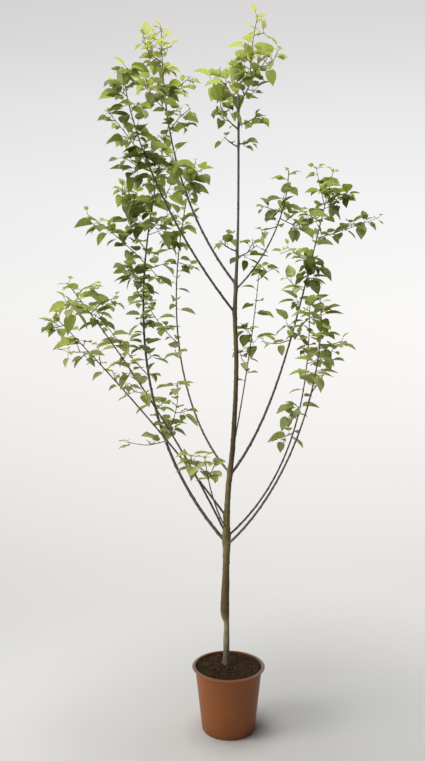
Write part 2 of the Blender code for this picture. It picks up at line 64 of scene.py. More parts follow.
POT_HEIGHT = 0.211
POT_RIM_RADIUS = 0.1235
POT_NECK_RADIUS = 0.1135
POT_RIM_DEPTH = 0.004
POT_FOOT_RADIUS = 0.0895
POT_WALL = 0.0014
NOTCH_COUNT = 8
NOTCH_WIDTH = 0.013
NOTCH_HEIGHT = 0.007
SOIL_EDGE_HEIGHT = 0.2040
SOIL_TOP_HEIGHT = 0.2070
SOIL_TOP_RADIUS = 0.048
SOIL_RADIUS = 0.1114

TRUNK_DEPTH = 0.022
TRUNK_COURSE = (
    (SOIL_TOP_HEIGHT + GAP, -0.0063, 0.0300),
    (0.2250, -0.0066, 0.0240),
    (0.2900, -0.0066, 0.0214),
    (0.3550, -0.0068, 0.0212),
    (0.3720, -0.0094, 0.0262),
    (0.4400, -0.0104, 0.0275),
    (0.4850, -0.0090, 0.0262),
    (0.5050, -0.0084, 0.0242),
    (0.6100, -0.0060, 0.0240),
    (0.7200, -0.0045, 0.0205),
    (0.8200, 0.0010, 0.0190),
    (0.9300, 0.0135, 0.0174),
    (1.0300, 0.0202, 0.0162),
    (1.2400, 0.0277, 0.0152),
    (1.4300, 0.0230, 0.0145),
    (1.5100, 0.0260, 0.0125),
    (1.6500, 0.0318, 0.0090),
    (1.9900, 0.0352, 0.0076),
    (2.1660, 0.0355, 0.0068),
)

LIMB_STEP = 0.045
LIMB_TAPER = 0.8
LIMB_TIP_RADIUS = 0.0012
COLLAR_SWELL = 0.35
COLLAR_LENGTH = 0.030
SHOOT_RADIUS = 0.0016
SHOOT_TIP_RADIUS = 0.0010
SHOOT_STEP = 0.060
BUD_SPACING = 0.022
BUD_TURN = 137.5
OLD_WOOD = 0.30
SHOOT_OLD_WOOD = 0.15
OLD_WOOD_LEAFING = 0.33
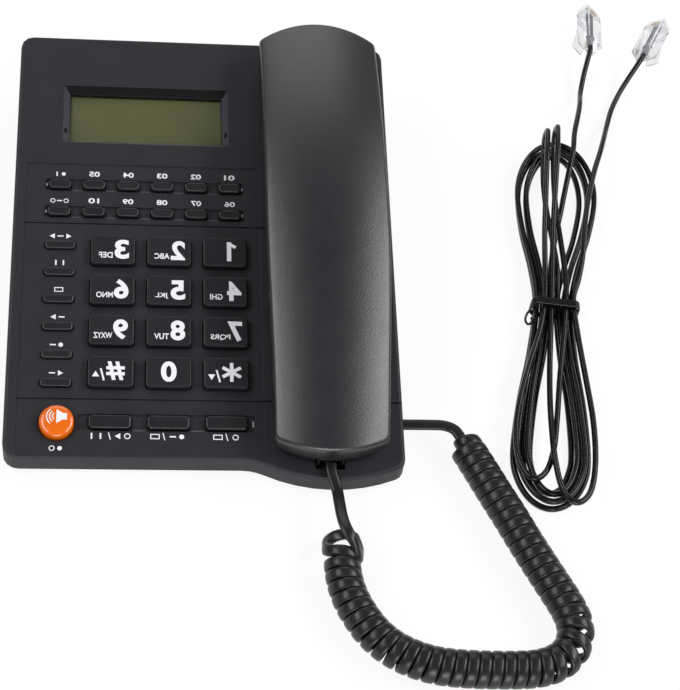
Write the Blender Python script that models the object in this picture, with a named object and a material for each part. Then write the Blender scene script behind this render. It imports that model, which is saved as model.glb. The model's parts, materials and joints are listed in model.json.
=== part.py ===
################
Each line from the top of the material above through the line with "OLD_WOOD_LEAFING = 0.33" must be echoed exactly, and no other line.

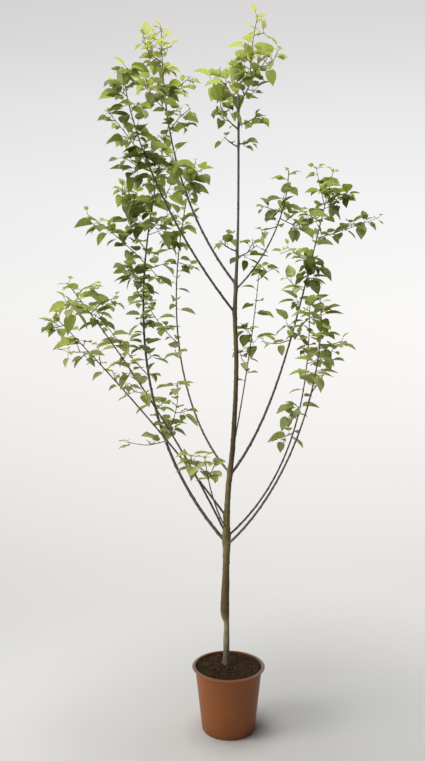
Write part 2 of the Blender code for this picture. It picks up at line 64 of scene.py. More parts follow.
POT_HEIGHT = 0.211
POT_RIM_RADIUS = 0.1235
POT_NECK_RADIUS = 0.1135
POT_RIM_DEPTH = 0.004
POT_FOOT_RADIUS = 0.0895
POT_WALL = 0.0014
NOTCH_COUNT = 8
NOTCH_WIDTH = 0.013
NOTCH_HEIGHT = 0.007
SOIL_EDGE_HEIGHT = 0.2040
SOIL_TOP_HEIGHT = 0.2070
SOIL_TOP_RADIUS = 0.048
SOIL_RADIUS = 0.1114

TRUNK_DEPTH = 0.022
TRUNK_COURSE = (
    (SOIL_TOP_HEIGHT + GAP, -0.0063, 0.0300),
    (0.2250, -0.0066, 0.0240),
    (0.2900, -0.0066, 0.0214),
    (0.3550, -0.0068, 0.0212),
    (0.3720, -0.0094, 0.0262),
    (0.4400, -0.0104, 0.0275),
    (0.4850, -0.0090, 0.0262),
    (0.5050, -0.0084, 0.0242),
    (0.6100, -0.0060, 0.0240),
    (0.7200, -0.0045, 0.0205),
    (0.8200, 0.0010, 0.0190),
    (0.9300, 0.0135, 0.0174),
    (1.0300, 0.0202, 0.0162),
    (1.2400, 0.0277, 0.0152),
    (1.4300, 0.0230, 0.0145),
    (1.5100, 0.0260, 0.0125),
    (1.6500, 0.0318, 0.0090),
    (1.9900, 0.0352, 0.0076),
    (2.1660, 0.0355, 0.0068),
)

LIMB_STEP = 0.045
LIMB_TAPER = 0.8
LIMB_TIP_RADIUS = 0.0012
COLLAR_SWELL = 0.35
COLLAR_LENGTH = 0.030
SHOOT_RADIUS = 0.0016
SHOOT_TIP_RADIUS = 0.0010
SHOOT_STEP = 0.060
BUD_SPACING = 0.022
BUD_TURN = 137.5
OLD_WOOD = 0.30
SHOOT_OLD_WOOD = 0.15
OLD_WOOD_LEAFING = 0.33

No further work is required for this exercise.